Fueling Clean Energy Transitions: Addressing Value Chain Polarization in Critical Minerals

Task Force: Future of the Global Economy
Authors: Emre Hatipoglu, Daniel Gros, Jitendra Roychoudhury
Pubblication Date: May 2024


The global demand for critical minerals required in clean energy transition technologies faces challenges due to supply chain disruptions, geopolitical tensions, and environmental costs. The concentration of mineral processing, refining, and manufacturing capacities within specific geographies poses risks, prompting governance initiatives like the EU’s Critical Raw Materials Act and the US’s Securing a Made in America Supply Chain for Critical Minerals Act, among others (US Dept Treasury 2024; European Commission 2023a; White House 2022b). However, increasing domestic supply within the G7 advanced economies is costly and time-consuming in permitting approvals and setting up greenfield processing and refining facilities.

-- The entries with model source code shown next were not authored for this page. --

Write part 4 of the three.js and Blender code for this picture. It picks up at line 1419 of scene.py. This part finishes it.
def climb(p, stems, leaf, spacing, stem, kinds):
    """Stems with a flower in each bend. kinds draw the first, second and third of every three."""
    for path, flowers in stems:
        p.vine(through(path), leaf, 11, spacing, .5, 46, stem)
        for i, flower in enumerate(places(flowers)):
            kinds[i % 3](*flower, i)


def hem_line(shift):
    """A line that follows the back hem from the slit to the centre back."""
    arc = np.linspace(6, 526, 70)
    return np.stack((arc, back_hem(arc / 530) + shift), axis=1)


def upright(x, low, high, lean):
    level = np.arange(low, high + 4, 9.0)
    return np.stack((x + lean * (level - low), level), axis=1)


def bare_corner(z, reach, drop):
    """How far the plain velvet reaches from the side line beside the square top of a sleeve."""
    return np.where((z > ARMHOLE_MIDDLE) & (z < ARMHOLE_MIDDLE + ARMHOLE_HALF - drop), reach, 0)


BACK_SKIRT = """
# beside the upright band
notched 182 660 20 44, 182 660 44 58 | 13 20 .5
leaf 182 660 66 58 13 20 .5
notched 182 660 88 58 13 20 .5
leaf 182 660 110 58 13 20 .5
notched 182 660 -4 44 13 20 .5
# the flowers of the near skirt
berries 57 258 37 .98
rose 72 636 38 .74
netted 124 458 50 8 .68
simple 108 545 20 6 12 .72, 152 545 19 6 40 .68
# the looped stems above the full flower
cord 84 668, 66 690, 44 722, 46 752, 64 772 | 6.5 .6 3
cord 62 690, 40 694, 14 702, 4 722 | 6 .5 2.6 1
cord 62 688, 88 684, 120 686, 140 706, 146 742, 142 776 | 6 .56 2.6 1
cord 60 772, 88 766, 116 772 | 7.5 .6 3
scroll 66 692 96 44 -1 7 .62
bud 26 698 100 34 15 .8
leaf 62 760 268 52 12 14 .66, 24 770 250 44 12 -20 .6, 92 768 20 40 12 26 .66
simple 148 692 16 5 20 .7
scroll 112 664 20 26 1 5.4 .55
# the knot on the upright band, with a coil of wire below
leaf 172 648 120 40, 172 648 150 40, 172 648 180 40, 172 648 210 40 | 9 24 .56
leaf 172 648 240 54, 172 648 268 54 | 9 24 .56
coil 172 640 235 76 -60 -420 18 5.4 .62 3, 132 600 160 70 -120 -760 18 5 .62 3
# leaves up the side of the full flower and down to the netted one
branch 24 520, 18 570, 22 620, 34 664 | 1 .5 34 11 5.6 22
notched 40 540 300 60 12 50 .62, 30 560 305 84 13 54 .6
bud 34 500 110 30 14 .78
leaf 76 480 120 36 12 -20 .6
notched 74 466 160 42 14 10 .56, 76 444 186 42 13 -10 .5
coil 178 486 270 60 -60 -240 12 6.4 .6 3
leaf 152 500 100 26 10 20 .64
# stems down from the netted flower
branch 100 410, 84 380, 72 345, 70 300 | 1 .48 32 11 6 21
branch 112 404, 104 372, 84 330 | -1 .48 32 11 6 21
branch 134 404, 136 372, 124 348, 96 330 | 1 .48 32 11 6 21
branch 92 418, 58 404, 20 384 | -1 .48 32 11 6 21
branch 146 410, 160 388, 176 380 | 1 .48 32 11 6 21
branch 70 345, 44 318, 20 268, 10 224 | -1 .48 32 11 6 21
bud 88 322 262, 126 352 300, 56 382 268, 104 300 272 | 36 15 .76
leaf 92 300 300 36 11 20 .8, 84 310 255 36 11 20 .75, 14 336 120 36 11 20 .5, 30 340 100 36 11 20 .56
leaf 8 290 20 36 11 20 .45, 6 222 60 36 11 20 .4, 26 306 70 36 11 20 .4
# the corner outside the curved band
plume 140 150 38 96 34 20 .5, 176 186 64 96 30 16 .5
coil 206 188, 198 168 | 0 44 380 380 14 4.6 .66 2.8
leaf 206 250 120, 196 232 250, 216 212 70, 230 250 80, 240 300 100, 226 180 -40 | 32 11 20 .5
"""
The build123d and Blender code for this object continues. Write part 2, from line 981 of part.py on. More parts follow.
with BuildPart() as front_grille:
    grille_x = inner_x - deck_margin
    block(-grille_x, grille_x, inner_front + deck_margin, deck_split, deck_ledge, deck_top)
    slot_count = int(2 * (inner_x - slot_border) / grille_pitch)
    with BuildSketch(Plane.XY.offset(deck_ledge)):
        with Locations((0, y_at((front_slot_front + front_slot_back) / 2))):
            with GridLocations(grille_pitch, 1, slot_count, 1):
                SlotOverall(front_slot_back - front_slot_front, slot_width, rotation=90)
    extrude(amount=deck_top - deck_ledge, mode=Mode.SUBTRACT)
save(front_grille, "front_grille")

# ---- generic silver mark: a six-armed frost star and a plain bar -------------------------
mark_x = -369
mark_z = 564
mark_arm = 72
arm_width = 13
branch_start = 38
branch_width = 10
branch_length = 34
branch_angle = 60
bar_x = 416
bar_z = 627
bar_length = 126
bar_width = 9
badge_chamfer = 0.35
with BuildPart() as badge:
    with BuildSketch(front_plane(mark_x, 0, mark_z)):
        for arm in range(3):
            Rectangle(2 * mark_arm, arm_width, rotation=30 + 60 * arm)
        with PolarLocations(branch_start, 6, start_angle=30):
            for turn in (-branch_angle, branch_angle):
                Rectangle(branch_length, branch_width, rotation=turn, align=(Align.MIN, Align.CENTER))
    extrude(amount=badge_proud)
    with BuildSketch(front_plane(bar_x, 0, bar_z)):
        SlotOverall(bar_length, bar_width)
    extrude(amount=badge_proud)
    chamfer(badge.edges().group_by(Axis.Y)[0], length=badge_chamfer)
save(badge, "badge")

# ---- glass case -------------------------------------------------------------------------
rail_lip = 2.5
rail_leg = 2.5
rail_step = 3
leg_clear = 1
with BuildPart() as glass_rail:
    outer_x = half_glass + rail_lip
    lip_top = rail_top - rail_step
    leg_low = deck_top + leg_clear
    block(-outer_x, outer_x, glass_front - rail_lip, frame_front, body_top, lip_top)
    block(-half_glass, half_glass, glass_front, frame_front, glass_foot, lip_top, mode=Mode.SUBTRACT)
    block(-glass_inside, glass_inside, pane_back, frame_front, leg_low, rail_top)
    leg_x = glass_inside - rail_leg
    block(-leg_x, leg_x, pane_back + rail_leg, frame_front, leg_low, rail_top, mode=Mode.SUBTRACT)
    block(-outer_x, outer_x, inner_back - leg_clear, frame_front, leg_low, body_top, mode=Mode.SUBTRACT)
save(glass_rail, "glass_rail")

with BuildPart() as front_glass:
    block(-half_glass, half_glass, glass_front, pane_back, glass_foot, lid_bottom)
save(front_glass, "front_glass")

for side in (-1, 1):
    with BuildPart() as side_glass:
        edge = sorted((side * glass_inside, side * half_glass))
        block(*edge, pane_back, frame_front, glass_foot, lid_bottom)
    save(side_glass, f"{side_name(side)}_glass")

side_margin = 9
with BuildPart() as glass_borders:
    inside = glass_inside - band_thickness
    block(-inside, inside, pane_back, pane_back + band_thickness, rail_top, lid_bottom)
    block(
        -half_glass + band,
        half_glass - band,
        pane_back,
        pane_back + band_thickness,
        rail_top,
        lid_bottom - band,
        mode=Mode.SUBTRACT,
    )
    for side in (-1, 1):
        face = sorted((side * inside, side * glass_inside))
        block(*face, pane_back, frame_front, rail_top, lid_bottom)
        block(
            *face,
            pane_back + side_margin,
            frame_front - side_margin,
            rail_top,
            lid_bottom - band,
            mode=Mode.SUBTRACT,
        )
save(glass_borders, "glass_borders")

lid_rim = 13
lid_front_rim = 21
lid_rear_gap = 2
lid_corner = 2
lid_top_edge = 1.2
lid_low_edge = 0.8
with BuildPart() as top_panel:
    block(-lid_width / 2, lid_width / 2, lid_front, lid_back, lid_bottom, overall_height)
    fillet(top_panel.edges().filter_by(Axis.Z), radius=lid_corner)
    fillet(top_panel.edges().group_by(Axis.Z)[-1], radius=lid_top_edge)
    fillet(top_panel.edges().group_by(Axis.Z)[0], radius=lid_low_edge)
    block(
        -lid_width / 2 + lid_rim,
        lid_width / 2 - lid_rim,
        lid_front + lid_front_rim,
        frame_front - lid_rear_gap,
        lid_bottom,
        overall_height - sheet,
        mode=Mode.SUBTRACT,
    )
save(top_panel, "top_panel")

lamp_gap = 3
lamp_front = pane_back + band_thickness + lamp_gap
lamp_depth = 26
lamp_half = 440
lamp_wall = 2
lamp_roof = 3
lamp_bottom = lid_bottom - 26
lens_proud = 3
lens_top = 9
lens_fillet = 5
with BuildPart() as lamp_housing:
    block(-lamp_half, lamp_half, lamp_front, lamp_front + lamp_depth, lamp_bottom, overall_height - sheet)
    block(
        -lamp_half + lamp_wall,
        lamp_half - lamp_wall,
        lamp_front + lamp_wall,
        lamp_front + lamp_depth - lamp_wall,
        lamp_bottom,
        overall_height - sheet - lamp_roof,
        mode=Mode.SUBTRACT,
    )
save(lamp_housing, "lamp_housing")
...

This policy brief focuses on the increasing polarization occurring in the critical minerals space as nations compete against each other to secure access to raw materials required to feed their energy transition ambitions. The policy brief argues that the G7 can leverage its existing economic and technological heft to align market forces to address the issue of critical minerals availability better. Ensuring supply chain restructuring through increased commercial collaborations and forging complementary and cooperative arrangements within the existing G7 frameworks would be an added benefit. Moreover, creating a strategic reserve would reduce concerns about supply disruption, allowing nations to leave more room for market forces.